Technisch gibt es derzeit zwei bis drei Möglichkeiten, Strom zu speichern. Die klassische Lösung ist ein Batteriespeicher, hier werde vor allem auf Lithium-Ionen-Batterien gesetzt. Damit könne man den Strom aus der Mittagsspitze der Photovoltaikproduktion für den Abend speichern, wenn Personen von der Arbeit nach Hause kommen und etwa ihre Smartphones aufladen oder den Geschirrspüler einschalten.

Auto mit E-Tank
APA/Barbara Gindl
E-Autos können quasi als Stromspeicher verwendet werden

Die zweite Lösung ist das Umwandeln von Strom in Wärme. So kann man in einem Boiler Wasser erwärmen und speichern. Und dann gibt es noch die praktische Lösung: Wer ein E-Auto hat, kann den überschüssigen Sonnenstrom gleich im Auto speichern. Die langfristige Speicherung von Strom ist derzeit noch kein großes Thema. An Lösungen, um Strom zur Wasserstoffproduktion zu benützen und den dann wieder zur Stromproduktion zu verwenden, wird geforscht.

Flexiblerer Stromeinsatz

Generell wird die Stromzukunft auf jeden Fall mehr Flexibilität erfordern, ist sich Fechner sicher. „Es gibt viele Möglichkeiten, wo ich Flexibilität im Stromnetz habe.“ Er verweist etwa auf Kühlanlagen in Supermärkten, die etwa zu Zeiten, wenn mehr Strom produziert wird, Speisen stärker herunterkühlen können und dafür zu Zeitpunkten, wo weniger Strom produziert wird, weniger oder gar nicht kühlen – und das, ohne die Kühlkette zu unterbrechen.

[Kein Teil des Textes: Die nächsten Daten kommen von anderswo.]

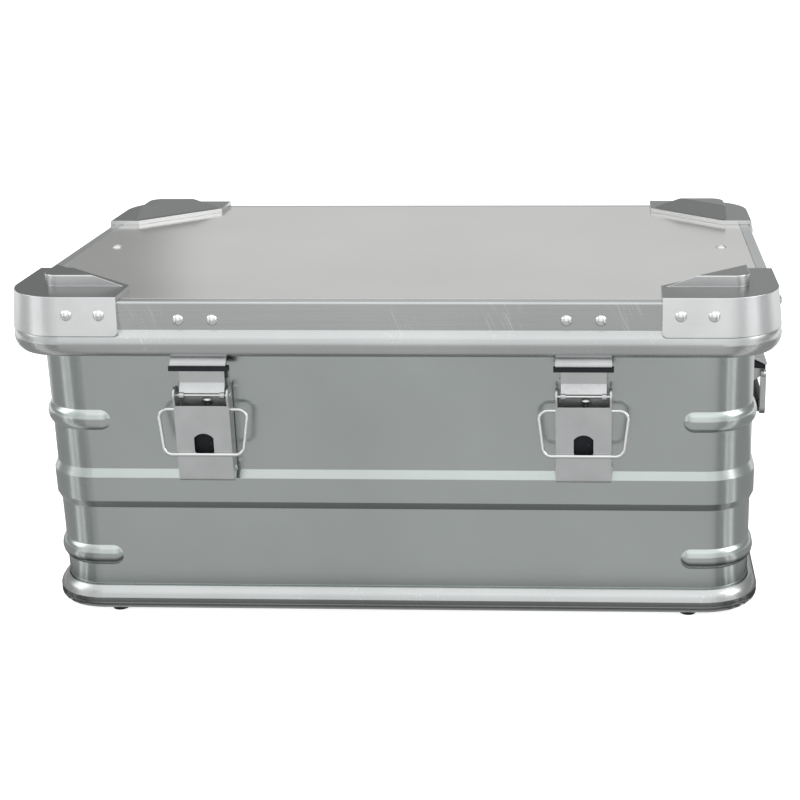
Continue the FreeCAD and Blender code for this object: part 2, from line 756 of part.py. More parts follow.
def handle_grip():
    """Black sleeve moulded round the bow's bottom bar."""
    y = HANDLE_INNER - 8.0
    low, high = HANDLE_BOTTOM - 1.3, HANDLE_BOTTOM + HANDLE_BAR + 1.4
    x0, x1 = HANDLE_X - 5.6, HANDLE_X + 3.4
    middle = (x0 + x1) / 2
    outer = [
        (x0, low + 4.0),
        ((middle, low), (x1, low + 4.0)),
        (x1, high - 4.0),
        ((middle, high), (x0, high - 4.0)),
    ]
    sleeve = end_prism(outer, -y, y)
    bar = box(
        HANDLE_X - 2.25, HANDLE_X + 2.25, -y - 1, y + 1, HANDLE_BOTTOM,
        HANDLE_BOTTOM + HANDLE_BAR,
    )
    return sleeve.cut(bar)


def handle_rivets():
    face = TUB_W / 2 + 2.05
    return group(
        [
            rivet(V(side * face, sy * 69.0, z), V(side, 0, 0))
            for side in (-1, 1)
            for sy in (-1, 1)
            for z in (157.0, 177.0)
        ]
    )


# ---- lid stays ----------------------------------------------------------------------------------
def stay_fold(t):
    """Point (y, z) of the folded strap, t from its anchor (0) to the lid (1). It is as far from
    the hinge as the straight strap is where this point lies with the lid open, if the strap
    turns by a share t * t * (3 - 2 * t) of the lid's angle."""
    lid_angle = math.radians(LID_OPEN)
    rise = STAY_LOW - HINGE_Z + (STAY_HIGH - STAY_LOW) * t
    low = math.atan2(STAY_LOW - HINGE_Z, HINGE_Y), math.hypot(STAY_LOW - HINGE_Z, HINGE_Y)
    high = (
        math.atan2(STAY_HIGH - HINGE_Z, HINGE_Y) + lid_angle,
        math.hypot(STAY_HIGH - HINGE_Z, HINGE_Y),
    )
    start = V(low[1] * math.cos(low[0]), low[1] * math.sin(low[0]), 0)
    end = V(high[1] * math.cos(high[0]), high[1] * math.sin(high[0]), 0)
    nearest = start + (end - start) * (-start.dot(end - start) / (end - start).dot(end - start))
    square = math.atan2(nearest.y, nearest.x)
    reach = start.Length
    for _ in range(60):
        angle = math.asin(rise / reach) + lid_angle * t * t * (3 - 2 * t)
        reach = nearest.Length / math.cos(angle - square)
    return HINGE_Y - math.sqrt(reach * reach - rise * rise), HINGE_Z + rise


def stay_strap():
    """Webbing folded back between its anchor and the lid's stay rivet, right side."""
    steps = 24
    path = [V(0, *stay_fold(i / steps)) for i in range(steps + 1)]
    near, far = [], []
    for i, p in enumerate(path):
        before, after = path[max(i - 1, 0)], path[min(i + 1, steps)]
        along = (after - before).normalize()
        aside = V(0, -along.z, along.y) * (STAY_T / 2)
        near.append(p + aside)
        far.append(p - aside)
    outline = [(p.y, p.z) for p in near + far[::-1]]
    return side_prism(outline, STAY_X - STAY_HALF, STAY_X + STAY_HALF)


def stay_anchor():
    """Angle riveted inside the right end wall, whose level leg carries the strap's end."""
    wall = TUB_W / 2 - SHEET - 0.05
    inner = STAY_X - STAY_HALF
    leg = [(inner, 217.6), (wall - 2, 217.6), (wall - 2, 196), (wall, 196), (wall, 219.6),
           (inner, 219.6)]
    shape = [end_prism(leg, -12.0, 12.0)]
    shape.append(rivet(V(wall - 2.0, 0, 205.5), V(-1, 0, 0), 4.0, 2.0))
    return joined(shape)


# ---- all sub-parts --------------------------------------------------------------------------------
def sub_parts():
    made = {
        "tub_wall": tub_wall(),
        "tub_floor": tub_floor(),
        "base_frame": base_frame(),
        "tub_rim": tub_rim(),
        "feet": feet(),
        "lid_panel": lid_panel(),
        "lid_frame": lid_frame(),
        "lid_seal": lid_seal(),
        "cap_rivets": cap_rivets(),
        "band_rivets": band_rivets(),
        "stay_rivets": stay_rivets(),
        "latch_base_rivets": latch_base_rivets(),
        "hinge_rivets": hinge_rivets(),
        "handle_rivets": handle_rivets(),
    }
    cap = corner_cap().cut(made["lid_frame"])
    for depth, across_y in (("front", False), ("rear", True)):
        for side, across_x in (("right", False), ("left", True)):
            made[f"cap_{depth}_{side}"] = mirrored(cap, across_x, across_y)
    latch_pieces = {
        "strike": strike,
        "strike_buffer": strike_buffer,
        "latch_base": latch_base,
        "latch_pivot": latch_pivot,
        "latch_buffer": latch_buffer,
        "latch_rod": latch_rod,
        "latch_lever": latch_lever,
        "latch_claw": latch_claw,
        "bail": bail,
    }
    hinge_pieces = {
        "hinge_leaf_tub": hinge_leaf_tub,
        "hinge_leaf_lid": hinge_leaf_lid,
        "hinge_pin": hinge_pin,
    }
    right_pieces = {
        "handle_bracket": handle_bracket,
        "handle_buffer": handle_buffer,
        "handle_pin": handle_pin,
        "handle_bow": handle_bow,
        "handle_grip": handle_grip,
        "stay_strap": stay_strap,
        "stay_anchor": stay_anchor,
    }
    for side, sign in (("left", -1), ("right", 1)):
        for name, make in latch_pieces.items():
            made[f"{name}_{side}"] = make(sign * LATCH_X)
        for name, make in hinge_pieces.items():
            made[f"{name}_{side}"] = make(sign * HINGE_X)
        for name, make in right_pieces.items():
            made[f"{name}_{side}"] = mirrored(make(), across_x=sign < 0)
    return made


def main():
    os.makedirs(OUT, exist_ok=True)
    for name, shape in sorted(sub_parts().items()):
        solids = shape.Solids
        state = "ok" if shape.isValid() and solids else "BAD"
        print(f"{name}: {len(solids)} solid(s), {sum(s.Volume for s in solids):.1f} mm3, {state}")
        shape.exportStep(os.path.join(OUT, name + ".step"))


main()
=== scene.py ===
"""Looks for an aluminium transport case with a hinged lid, snap latches and drop handles."""

import json
import math

import bpy
from bpy.props import FloatProperty, FloatVectorProperty, IntProperty, PointerProperty
from mathutils import Matrix, Vector


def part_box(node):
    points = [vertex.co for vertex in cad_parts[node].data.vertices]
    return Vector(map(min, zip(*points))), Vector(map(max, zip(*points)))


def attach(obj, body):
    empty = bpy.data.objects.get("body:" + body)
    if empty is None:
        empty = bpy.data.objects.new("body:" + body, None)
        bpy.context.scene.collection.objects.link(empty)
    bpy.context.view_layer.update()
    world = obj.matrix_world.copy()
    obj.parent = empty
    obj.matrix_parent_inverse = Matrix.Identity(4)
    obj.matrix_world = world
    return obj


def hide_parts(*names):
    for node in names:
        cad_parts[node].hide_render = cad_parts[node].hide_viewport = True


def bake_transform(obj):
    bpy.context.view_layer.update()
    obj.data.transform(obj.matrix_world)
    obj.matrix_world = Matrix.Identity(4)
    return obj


bl_info = {
    "name": "Transport Case",
    "version": (1, 0, 0),
    "blender": (4, 5, 0),
    "location": "3D View > Sidebar > Case",
    "description": "Finishes, straps and springs of an aluminium transport case, and its stage",
    "category": "Object",
}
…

PV-Ausbau: Große Last auf dem Stromnetz

In Wien wird die Sonnenstromnutzung ausgebaut. Bis 2030 soll sich nach Plänen der Stadt die Leistung versechsfachen. Für das Stromnetz ist das eine Herausforderung, die Wiener Netze investieren massiv. Das Stromsystem wird flexibler werden müssen, sagen Experten.

Speicherlösungen würden zu dieser Flexibilität beitragen. Die Regulierung werde automatisiert gehen, so der Experte und beruhigt: „Es wird nicht in die Richtung gehen, dass man zu bestimmten Zeiten Stromanwendungen nicht mehr nutzen kann.“ Denn im Privatbereich seien ja auch soziale Aspekte zu beachten. Smartphone aufladen soll auch künftig nicht an vorgeschriebene Zeiten gebunden sein.